Tutto è cominciato con la cerimonia di apertura. Con la follia e le accuse di blasfemia. Poi è stato il turno dei messaggi subliminali sui costumi delle nuotatrici che si sono rivelati fotomontaggi. Ora l’esplosione della “questione gender”, che altro non è che delirio trans-omofobico di proporzioni gigantesche. Una grande confusione sotto il cielo che si dimostra perfetto terreno di coltura per la più becera propaganda.
Ad alzare i toni della polemica, a fare rumore, account social di politici e giornalisti di area conservatrice e di estrema destra, soprattutto statunitensi, che sembrano scaldare i motori in una prova generale per l’assalto trumpiano alla Casa Bianca. Poi la solita tempesta perfetta: bufale che circolano per giorni sottotraccia, fino a diffondersi, per poi gonfiarsi ed esplodere senza controllo. Un meccanismo studiato ad arte che si ripete da anni e che ben conosce chi si occupa di questione migratoria.
Per la prima volta però è l’Italia al centro della scena. Chi segue con attenzione il pugilato aveva già capito che stava accadendo qualcosa: da giorni su molti account di settore montava una campagna denigratoria contro Imane Khelif, pugile algerina, “accusata” di essere trans e nata uomo. Sulla questione neanche occorre spendere troppe parole: Imane è nata donna e ha a sempre combattuto in competizioni femminili. Il resto sono illazioni, con buona pace di chi dice il contrario.
Ma come diceva Goebbels – degno maestro di coloro che hanno diffuso questa fake news – una bugia detta mille volte diventa una verità e quindi quando ieri Khelif ha affrontato Angela Carini, una pugile di esperienza internazionale, la percezione diffusa era che si stesse consumando un’ingiustizia. Che un uomo stesse approfittando dei suoi vantaggi fisici a discapito di una donna.
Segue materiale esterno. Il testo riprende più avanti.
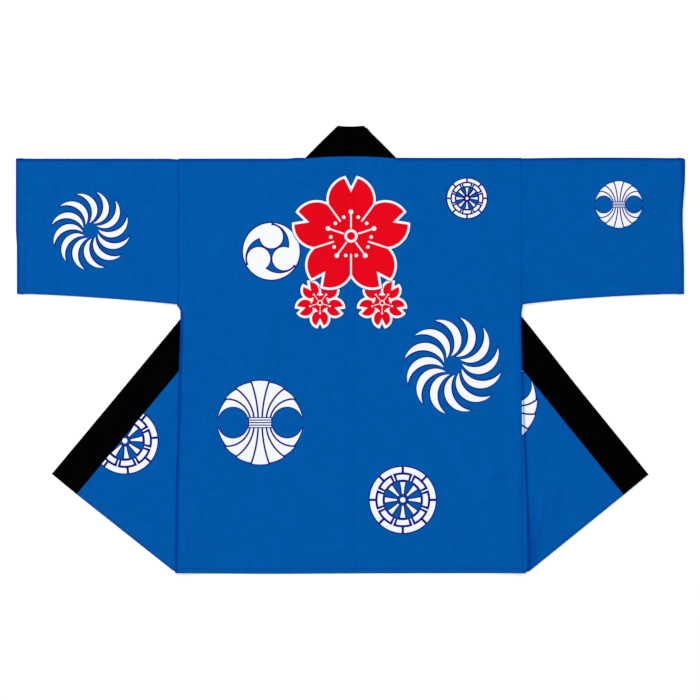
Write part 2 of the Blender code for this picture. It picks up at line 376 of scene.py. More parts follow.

Carini si è ritirata dopo neanche 45 secondi a causa di due forti colpi ricevuti. Un semplice ritiro che ha acquisito però un profondo significato politico, anche per il comportamento ambiguo della pugile italiana che ha non solo prestato il fianco alle polemiche ma ne è stata complice: non ha salutato l’avversaria, ha ripetuto più volte “non è giusto”. E ha mostrato chiaramente un’insofferenza verso Khelif.
In un’intervista post-incontro Carini ha cercato di chiarire che si era ritirata solo per i duri colpi e che per lei non c’era nessun problema, mentre Emanuele Renzini, commissario tecnico della nazionale, ha dichiarato in un’intervista a Fanpage.it che il comportamento post-match era dettato dal nervosismo, ribadendo la totale assenza di polemiche rispetto alla questione sollevata.
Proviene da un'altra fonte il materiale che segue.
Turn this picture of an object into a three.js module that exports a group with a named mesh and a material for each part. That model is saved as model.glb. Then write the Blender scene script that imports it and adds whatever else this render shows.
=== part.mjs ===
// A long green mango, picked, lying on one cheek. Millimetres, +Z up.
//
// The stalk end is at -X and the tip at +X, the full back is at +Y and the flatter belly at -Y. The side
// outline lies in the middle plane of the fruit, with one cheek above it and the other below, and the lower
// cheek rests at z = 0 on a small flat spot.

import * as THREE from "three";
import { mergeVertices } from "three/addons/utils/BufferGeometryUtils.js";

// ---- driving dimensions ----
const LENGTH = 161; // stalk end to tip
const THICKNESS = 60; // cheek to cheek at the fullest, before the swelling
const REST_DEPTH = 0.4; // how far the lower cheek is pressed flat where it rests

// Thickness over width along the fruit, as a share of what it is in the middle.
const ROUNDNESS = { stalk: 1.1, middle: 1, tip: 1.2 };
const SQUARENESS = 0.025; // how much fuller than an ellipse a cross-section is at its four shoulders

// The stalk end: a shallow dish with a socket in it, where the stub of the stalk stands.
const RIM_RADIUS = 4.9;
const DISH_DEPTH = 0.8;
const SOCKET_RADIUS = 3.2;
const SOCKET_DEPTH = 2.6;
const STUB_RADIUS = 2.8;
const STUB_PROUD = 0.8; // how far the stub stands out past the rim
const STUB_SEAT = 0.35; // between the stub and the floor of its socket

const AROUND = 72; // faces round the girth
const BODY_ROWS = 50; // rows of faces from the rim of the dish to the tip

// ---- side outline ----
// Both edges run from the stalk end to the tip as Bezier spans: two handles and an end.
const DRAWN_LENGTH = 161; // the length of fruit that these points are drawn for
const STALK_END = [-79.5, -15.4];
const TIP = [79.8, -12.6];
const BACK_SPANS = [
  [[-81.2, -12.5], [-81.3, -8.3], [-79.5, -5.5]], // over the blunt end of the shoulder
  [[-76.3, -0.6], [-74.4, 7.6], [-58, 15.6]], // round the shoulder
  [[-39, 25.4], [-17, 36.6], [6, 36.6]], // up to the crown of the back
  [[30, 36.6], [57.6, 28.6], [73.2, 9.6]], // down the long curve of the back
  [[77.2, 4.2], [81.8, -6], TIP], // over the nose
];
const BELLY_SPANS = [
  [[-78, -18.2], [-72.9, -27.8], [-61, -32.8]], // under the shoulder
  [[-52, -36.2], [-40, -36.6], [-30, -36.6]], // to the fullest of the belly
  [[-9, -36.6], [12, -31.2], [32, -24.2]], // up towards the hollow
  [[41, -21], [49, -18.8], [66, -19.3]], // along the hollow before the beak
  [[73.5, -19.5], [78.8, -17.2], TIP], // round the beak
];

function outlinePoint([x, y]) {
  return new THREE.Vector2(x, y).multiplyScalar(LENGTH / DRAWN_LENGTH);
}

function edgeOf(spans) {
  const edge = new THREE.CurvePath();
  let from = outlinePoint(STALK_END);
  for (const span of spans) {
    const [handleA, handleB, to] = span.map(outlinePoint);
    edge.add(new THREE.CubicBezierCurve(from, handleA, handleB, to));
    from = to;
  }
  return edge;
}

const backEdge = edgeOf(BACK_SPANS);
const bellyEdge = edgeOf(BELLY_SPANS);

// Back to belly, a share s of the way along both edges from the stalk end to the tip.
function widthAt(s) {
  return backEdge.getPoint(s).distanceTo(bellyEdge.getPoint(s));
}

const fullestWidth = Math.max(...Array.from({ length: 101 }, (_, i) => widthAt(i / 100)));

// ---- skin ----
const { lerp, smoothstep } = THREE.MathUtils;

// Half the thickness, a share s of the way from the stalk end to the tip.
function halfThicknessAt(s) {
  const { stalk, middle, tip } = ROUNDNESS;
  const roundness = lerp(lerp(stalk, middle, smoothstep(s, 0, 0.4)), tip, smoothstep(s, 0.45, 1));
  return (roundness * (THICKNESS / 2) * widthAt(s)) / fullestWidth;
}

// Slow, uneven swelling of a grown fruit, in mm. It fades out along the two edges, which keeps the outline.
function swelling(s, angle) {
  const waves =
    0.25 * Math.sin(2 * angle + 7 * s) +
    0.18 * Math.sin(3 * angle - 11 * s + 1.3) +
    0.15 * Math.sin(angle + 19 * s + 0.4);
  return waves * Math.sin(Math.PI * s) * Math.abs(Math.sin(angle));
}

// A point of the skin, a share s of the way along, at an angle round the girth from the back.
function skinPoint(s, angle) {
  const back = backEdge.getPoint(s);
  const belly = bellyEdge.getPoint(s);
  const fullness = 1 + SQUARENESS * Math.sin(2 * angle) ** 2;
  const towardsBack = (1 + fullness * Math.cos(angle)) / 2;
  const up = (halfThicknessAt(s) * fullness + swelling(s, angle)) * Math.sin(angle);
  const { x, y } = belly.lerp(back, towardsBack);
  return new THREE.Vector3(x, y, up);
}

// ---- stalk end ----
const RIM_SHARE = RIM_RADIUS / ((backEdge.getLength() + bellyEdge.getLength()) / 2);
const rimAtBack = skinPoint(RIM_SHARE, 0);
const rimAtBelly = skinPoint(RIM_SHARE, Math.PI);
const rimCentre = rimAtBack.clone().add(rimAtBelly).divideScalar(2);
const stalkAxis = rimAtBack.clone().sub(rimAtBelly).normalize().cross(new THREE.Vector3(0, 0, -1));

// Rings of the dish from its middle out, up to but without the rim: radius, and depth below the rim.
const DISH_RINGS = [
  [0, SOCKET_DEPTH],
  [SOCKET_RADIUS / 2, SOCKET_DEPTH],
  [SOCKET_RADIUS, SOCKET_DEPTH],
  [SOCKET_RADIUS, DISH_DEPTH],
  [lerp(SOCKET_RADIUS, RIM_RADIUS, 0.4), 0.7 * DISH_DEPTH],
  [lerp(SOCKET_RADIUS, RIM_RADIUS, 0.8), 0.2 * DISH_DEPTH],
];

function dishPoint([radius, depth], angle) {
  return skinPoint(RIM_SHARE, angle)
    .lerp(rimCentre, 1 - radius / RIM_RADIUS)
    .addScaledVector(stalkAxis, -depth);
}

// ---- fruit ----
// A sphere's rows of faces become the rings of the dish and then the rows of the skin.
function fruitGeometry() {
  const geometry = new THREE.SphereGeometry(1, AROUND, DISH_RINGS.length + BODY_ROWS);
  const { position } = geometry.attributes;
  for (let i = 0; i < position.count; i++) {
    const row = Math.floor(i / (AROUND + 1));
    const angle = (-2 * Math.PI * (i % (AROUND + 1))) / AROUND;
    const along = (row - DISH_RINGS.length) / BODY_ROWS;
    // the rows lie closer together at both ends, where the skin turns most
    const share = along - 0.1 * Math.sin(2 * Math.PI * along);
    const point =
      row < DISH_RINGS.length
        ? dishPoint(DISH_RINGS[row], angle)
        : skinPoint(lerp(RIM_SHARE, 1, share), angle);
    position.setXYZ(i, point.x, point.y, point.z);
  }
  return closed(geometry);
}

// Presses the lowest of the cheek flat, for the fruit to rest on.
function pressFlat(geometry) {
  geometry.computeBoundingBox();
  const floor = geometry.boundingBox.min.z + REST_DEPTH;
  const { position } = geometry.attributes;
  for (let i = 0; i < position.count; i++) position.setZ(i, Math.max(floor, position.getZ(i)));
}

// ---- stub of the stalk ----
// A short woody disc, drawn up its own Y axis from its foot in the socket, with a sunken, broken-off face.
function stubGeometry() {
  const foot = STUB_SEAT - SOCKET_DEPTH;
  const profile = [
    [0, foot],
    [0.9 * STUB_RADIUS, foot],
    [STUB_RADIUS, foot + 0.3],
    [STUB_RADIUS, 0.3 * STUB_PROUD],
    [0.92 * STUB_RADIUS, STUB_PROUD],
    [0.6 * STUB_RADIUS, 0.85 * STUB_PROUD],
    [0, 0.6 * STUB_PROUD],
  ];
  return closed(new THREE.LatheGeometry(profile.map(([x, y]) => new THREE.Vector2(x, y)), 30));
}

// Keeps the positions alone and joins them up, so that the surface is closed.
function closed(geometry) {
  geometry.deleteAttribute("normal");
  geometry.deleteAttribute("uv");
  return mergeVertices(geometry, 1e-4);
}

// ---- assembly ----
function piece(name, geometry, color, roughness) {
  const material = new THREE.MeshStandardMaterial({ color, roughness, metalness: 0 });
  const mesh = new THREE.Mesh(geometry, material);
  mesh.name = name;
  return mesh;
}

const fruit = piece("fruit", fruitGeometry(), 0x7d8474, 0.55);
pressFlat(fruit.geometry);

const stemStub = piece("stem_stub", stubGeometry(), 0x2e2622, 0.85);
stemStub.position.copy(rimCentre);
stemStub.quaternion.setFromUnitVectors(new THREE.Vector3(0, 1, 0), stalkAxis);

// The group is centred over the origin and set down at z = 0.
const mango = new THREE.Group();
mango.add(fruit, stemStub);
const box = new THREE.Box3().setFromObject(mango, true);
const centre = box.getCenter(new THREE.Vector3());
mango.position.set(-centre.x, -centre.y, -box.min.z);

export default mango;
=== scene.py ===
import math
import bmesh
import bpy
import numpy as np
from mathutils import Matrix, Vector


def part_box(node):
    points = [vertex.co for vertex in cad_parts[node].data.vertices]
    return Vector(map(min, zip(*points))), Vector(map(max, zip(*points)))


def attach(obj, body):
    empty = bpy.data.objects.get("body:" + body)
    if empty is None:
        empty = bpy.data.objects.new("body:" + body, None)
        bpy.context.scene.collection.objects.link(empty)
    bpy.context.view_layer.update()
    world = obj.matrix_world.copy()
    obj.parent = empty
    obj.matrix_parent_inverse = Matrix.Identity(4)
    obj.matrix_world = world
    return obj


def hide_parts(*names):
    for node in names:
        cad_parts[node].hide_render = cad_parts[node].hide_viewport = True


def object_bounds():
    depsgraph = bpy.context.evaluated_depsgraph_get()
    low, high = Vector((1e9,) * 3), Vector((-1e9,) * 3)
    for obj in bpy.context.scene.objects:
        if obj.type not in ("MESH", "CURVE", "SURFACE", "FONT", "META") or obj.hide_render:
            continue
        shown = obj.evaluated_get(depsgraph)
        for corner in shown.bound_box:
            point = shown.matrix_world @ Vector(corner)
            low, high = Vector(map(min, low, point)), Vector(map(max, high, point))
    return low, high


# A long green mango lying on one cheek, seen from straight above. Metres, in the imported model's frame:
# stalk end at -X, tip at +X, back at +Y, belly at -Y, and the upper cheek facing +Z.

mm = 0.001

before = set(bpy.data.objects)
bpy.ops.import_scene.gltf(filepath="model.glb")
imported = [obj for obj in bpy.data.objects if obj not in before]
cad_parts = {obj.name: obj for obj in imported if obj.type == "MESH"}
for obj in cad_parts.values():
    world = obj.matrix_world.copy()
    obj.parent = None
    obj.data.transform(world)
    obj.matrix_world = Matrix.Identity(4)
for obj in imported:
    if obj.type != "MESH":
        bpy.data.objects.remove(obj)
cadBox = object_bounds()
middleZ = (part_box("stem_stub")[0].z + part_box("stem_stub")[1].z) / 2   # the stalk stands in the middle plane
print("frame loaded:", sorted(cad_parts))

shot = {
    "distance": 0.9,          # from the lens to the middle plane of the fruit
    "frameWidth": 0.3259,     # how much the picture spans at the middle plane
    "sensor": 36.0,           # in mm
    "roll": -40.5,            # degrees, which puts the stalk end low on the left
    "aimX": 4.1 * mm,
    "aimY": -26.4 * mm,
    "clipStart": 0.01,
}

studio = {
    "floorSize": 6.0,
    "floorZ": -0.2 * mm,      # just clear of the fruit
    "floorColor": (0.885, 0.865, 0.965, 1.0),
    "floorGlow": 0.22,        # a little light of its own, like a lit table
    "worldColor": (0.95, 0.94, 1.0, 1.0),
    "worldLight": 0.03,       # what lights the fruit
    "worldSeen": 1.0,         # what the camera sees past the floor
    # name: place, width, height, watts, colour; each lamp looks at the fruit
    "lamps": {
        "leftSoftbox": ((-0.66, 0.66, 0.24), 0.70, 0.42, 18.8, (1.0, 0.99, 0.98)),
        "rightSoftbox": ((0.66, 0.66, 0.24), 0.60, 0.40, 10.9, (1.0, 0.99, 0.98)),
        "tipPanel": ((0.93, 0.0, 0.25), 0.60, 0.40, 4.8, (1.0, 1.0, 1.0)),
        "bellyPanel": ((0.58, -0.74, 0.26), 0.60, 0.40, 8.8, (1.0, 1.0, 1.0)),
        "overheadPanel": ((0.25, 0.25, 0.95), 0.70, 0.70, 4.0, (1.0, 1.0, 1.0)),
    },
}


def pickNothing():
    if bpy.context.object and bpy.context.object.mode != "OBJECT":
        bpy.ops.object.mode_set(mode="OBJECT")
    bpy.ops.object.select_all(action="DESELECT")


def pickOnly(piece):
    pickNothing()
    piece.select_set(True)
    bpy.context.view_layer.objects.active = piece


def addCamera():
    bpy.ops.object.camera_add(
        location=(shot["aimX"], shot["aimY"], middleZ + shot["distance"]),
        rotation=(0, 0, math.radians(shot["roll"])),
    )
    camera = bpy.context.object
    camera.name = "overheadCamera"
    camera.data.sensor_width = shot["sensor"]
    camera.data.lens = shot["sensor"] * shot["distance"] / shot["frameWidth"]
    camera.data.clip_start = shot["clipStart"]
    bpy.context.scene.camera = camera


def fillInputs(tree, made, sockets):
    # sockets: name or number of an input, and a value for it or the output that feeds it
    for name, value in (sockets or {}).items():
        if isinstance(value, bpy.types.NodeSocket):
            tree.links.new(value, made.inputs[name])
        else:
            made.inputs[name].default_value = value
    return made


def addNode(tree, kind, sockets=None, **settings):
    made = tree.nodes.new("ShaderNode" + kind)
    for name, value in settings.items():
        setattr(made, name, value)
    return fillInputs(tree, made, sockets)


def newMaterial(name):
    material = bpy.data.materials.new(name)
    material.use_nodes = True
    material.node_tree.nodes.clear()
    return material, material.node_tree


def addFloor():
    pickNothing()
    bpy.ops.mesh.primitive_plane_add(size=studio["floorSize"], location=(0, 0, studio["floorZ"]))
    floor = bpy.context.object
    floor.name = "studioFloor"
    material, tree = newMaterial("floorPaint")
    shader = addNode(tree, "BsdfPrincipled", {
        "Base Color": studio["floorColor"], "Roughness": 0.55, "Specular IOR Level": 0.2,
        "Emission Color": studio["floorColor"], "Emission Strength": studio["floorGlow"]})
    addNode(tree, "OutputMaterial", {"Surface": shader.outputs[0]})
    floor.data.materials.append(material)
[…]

Renzini ha poi sottolineato che le pugili si erano già conosciute e avevano addirittura condiviso allenamenti presso il Centro federale di Assisi. Questione ignorata, ovviamente, dalla gran parte della stampa italiana, che ha fatto da grancassa ai deliri complottisti confermando il sospetto che questo incontro sia stato sfruttato per attaccare i diritti delle persone LGBTQ+ e per condurre una battaglia ideologica sulla pelle di un’atleta.
Non è un caso che sul versante politico da Meloni a La Russa, passando per Santanchè, Salvini fino ad arrivare a Elon Musk e J. K. Rawlings – ma tristemente anche tante e tanti pugili per rimanere nel “nostro” mondo sportivo – si sono indignati per l’accaduto e hanno usato questo incontro a fini politici.
Di sicuro Carini avrebbe potuto fare una dichiarazione più netta, almeno di empatia verso l’avversaria. Ha perso una grande occasione e anzi ringraziando il governo per il sostegno ricevuto ha di fatto portato acqua al loro “mulino”.
Un tempo le Olimpiadi erano semplicemente un palcoscenico e alcuni atleti decidevano di veicolare messaggi politici. Erano gesti, azioni – decisioni individuali – che avevano l’obiettivo di smuovere le coscienze e denunciare: razzismo, discriminazione, guerre. Nel Novecento in una società fortemente politicizzata insomma anche gli sportivi – che di quella società erano il prodotto – non potevano fingere che il loro mondo non fosse in fiamme e dovevano per forza dire qualcosa. Era necessario prendere parola, anche in un momento “prepolitico” come una gara olimpica.
Oggi invece sembra andare in scena l’esatto contrario: in una società fortemente depoliticizzata, le Olimpiadi diventano un terreno da riempire di significati. A farlo non sono gli atleti, ma gli attori tradizionali della politica – gruppi, partiti, organizzazioni, o semplici personalità politiche – che salgono metaforicamente sul podio distribuendo medaglie e incoronando con allori gli atleti che più si dimostrano funzionali e utili alle loro battaglie. I tempi di Tommie Smith e John Carlos sono ormai, tristemente, molto lontani.